Besides the fact that the real numbers ℝ go on forever whereas the floats only go up to a certain point (Float.MAX_VALUE) in Java, what else could I compare between these two sets of numbers?
2 Answers
The set of double precision floating point numbers in Java has the following elements:
Integers from 1 to $2^{53}-1$, multiplied by $2^e$ for integers e in some fixed range (which I am too lazy to look up right now).
+Infinity and -Infinity
+NaN and -NaN
+0 and -0.
The last six are not real numbers (+0 and -0 are both similar, but not quite the same as the real number 0).
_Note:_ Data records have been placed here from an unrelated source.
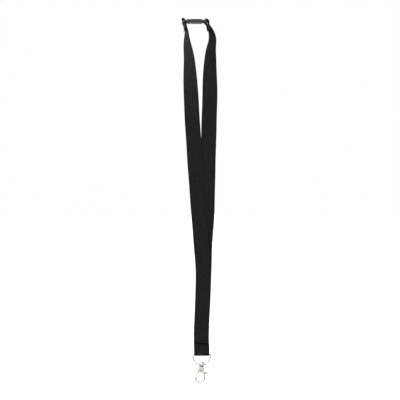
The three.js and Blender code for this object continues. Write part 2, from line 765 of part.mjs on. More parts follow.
function buildHook() {
  const hook = new THREE.Group();
  hook.position.set(0, RING_BAR_Y, HOOK_Z);
  hook.rotation.y = HOOK_TILT;
  hook.add(piece('swivel_bail', toGeometry(bailSolid()), NICKEL));
  hook.add(piece('hook_body', toGeometry(hookSolid()), NICKEL));
  hook.add(piece('gate_lever', toGeometry(leverSolid()), NICKEL));
  hook.add(piece('gate_rivet', rivetGeometry(), NICKEL));
  hook.add(piece('gate_spring', springGeometry(), SPRING_STEEL));
  return hook;
}

function buildLanyard() {
  const lanyard = new THREE.Group();
  lanyard.add(piece('strap_left', leftStrap(), WEBBING));
  lanyard.add(piece('strap_right', rightStrap(), WEBBING));
  lanyard.add(piece('thread_left', threadGeometry(topSeam(LEFT_LEG)), THREAD));
  lanyard.add(piece('thread_right', threadGeometry(topSeam(RIGHT_LEG)), THREAD));
  lanyard.add(piece('thread_bottom', threadGeometry(bottomSeam()), THREAD));
  lanyard.add(buildBuckle());
  lanyard.add(piece('d_ring', ringGeometry(), NICKEL));
  lanyard.add(buildHook());
  return lanyard;
}

export default buildLanyard();
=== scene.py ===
"""A neck lanyard in its finished looks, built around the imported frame. Metres, +Z up, front facing -Y.

Each strap is a ribbed webbing band laid along the path of its CAD solid. The metal and plastic parts are
copies of their CAD solids with moulded or cast edges, the wire parts are fresh sweeps, and the seams have
real stitches.
"""
import json
import math

import bmesh
import bpy
import numpy as np
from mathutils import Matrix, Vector

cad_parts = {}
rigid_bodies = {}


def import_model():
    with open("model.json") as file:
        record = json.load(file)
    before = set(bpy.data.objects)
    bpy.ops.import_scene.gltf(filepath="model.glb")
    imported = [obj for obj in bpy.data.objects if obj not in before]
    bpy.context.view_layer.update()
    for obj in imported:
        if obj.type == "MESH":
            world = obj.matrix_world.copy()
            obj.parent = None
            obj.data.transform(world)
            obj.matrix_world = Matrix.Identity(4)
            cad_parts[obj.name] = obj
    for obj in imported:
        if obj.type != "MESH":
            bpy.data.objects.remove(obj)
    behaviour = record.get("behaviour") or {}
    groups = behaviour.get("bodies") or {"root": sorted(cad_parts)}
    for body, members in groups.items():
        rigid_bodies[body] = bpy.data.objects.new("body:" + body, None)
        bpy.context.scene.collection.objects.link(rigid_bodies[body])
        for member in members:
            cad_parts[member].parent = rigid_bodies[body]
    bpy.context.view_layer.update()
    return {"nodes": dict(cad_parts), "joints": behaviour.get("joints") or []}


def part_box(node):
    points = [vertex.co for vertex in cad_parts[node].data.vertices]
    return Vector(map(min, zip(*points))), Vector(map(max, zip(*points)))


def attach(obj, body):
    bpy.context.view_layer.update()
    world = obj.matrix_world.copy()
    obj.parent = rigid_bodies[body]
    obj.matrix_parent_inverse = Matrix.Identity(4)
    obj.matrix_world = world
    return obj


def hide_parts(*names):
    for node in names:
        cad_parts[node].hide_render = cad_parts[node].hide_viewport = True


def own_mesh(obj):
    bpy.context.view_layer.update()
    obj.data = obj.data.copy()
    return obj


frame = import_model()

MM = 0.001
JOINTS = {joint["name"]: joint for joint in frame["joints"]}

# ---- places read from the frame ----

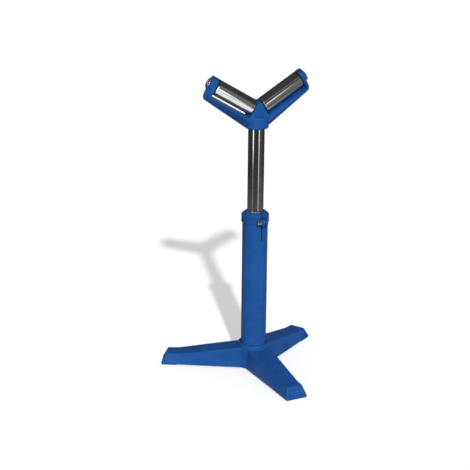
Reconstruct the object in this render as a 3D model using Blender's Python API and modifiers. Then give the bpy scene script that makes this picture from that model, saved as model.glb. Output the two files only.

Real numbers which are not Java floating-point numbers are 0, those numbers that are either too large or too small, requiring an integer e outside the allowable range, those that are not integer multiples of a power of two, and those that are integer multiples of a power of two with an integer > $2^{53}$.
The most important difference is that there are infinitely many real numbers and only finitely many floats.
Indeed, between any two numbers $a<b$, the set $\mathbb R \cap (a,b)$ is uncountably infinite (countably if you intersect with $\mathbb Q$ instead).
That is not the case with the floats.
Furthermore, the floating point numbers are well-ordered, i.e. any set $S$ of floating point numbers has a smallest element, whereas that's not the case with the reals.